Sukses

Gerda Sayang, Novel Grafis Jenaka yang Ungkap Sisi Lain Perang

Novel grafis Gerda Sayang karya Flip Peeters setidaknhya menunjukkan, cinta romantik ternyata bisa mengalahkan cinta patriotik.

Liputan6.com, Jakarta Flip Peeters, pemuda biasa asal Kota Utrecht tiba-tiba harus pergi meninggalkan tanah airnya dan terlibat dalam perang. Bahkan wajib militer yang diterimanya saat berusia 21 tahun itu memaksanya harus berpisah dengan Gerda, kekasih tunangannya. Apalagi pada masa Agresi Militer, Belanda mendapat perlawanan sengit dari tentara kemerdekaan Indonesia.

Bagi Flip, itulah masa-masa terberat dalam hidup, yang digoreskan menjadi novel grafis memukau. Dengan sangat detail, prajurit berkacamata dengan postur tubuh lebih kecil dari tentara Belanda pada umumnya itu mencatat gejolak batin dalam diri menjadi kisah yang mengesankan.

Bertepatan dengan HUT ke-71 RI, Museum dan Galeri Foto Jurnalistik Antara (GFJA) meluncurkan kisah prajurit Belanda yang lugu dan jenaka serta jauh dari stereotipe penjajah yang “haus” harta dan kekuasaan ini, menjadi sebuah novel grafis berbahasa Indonesia berjudul “Gerda Sayang”. Dalam acara peluncuran yang digelar Rabu (24/8/2016), hadir sebagai pembicara Seno Gumira Ajidarma dan Willy Adriaans, perwakilan Museum Bronbeek yang juga menjadi pengalih bahasa.

“Ini bukan lagi bicara penjajahan, novel grafis ini hanya menceritakan ada cinta romantik yang mengalahkan cinta patriotik,” kata Oscar, kurator GFJA yang juga menjadi moderator dalam peluncuran. Sementara itu Seno mengatakan, novel grafis “Gerda Sayang” jika dilihat dari aspek psikologis penulisnya merupakan sebuah cara untuk melawan keterasingan.

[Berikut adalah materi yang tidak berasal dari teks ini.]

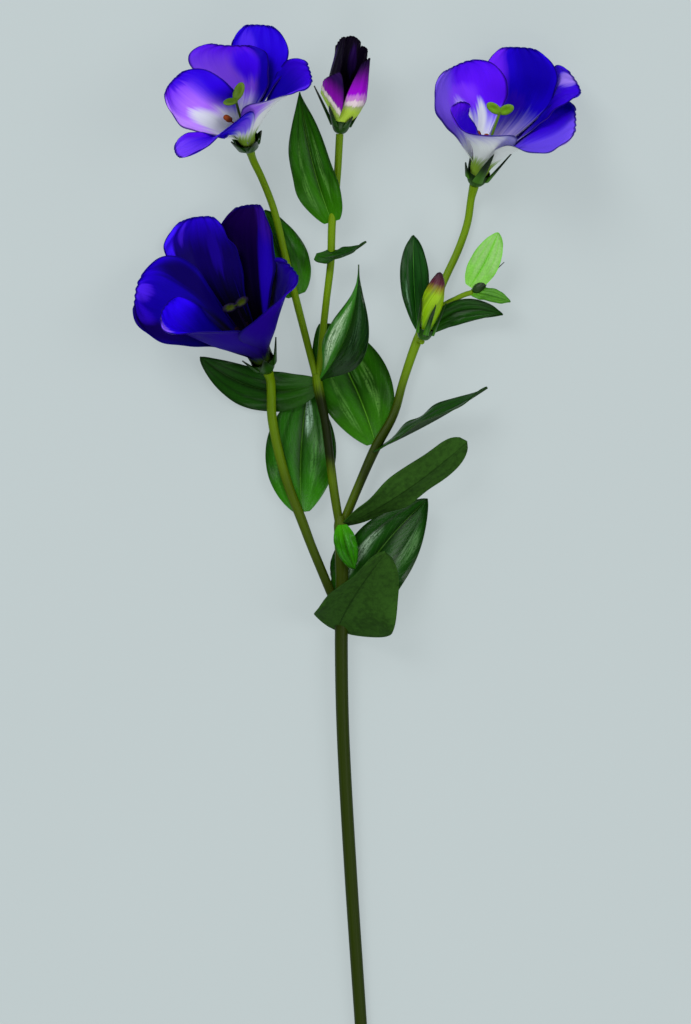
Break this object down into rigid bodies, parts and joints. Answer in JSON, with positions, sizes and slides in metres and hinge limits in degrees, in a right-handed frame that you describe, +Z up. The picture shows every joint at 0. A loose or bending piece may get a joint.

Novel grafis Gerda Sayang disusun berdasarkan kisah nyata dan pengalaman Flip Peeters saat ditugaskan wajib militer ke Hindia Belanda.

“Coba bayangkan bagaimana rasanya hidup di tempat yang baru yang belum dikenal sebelumnya, dalam suasana perang, dan harus meninggalkan kekasih. Secara psikologis terlihat bagaimana Flip berusaha melawan rasa bosan di tanah asing yang jauh dari tanah airnya,” kata Seno.

Sementara itu, Willy Adriaans menjelaskan, kemahiran Flip menggoreskan gambar dan menceritakan secara jenaka apa yang dialaminya saat bertugas di Hindia Belanda bukanlah bakat belaka. Latar belakang sosial sebagai anak tukang cat menjadikan dirinya mahir menggambar.

Diskusi novel grafis Gerda Sayang dihadiri Seno Gumira Ajidarma dan Willy Adriaans, serta Oscar Motuloh sebagai moderator.

“Ayahnya adalah tukang cat, dia mengajarkan Flip cara-cara menggambar. Saat tahun 45 sampai dengan 49 di Belanda juga ada gerakan sosialis komunis yang anti dengan pengiriman serdadu ke Hindia Belanda. Karena takut dipenjara dan dianggap sosialis, Flip terpaksa ikut wajib militer dan menjadi serdadu begitu,” kata Willy.

Buku yang disusun berdasarkan kisah nyata Flip Peeters ini berakhir mengharukan. Bertahun-tahun dipaksa berpisah dari tanah air, keluarga, dan kekasihnya, Flip akhirnya menemukan kebahagiaan sejati. Inilah kisah lain di seputar perang kemerdekaan yang jarang diungkap ke publik, kisah cinta romantik yang mengalahkan cinta patriotik.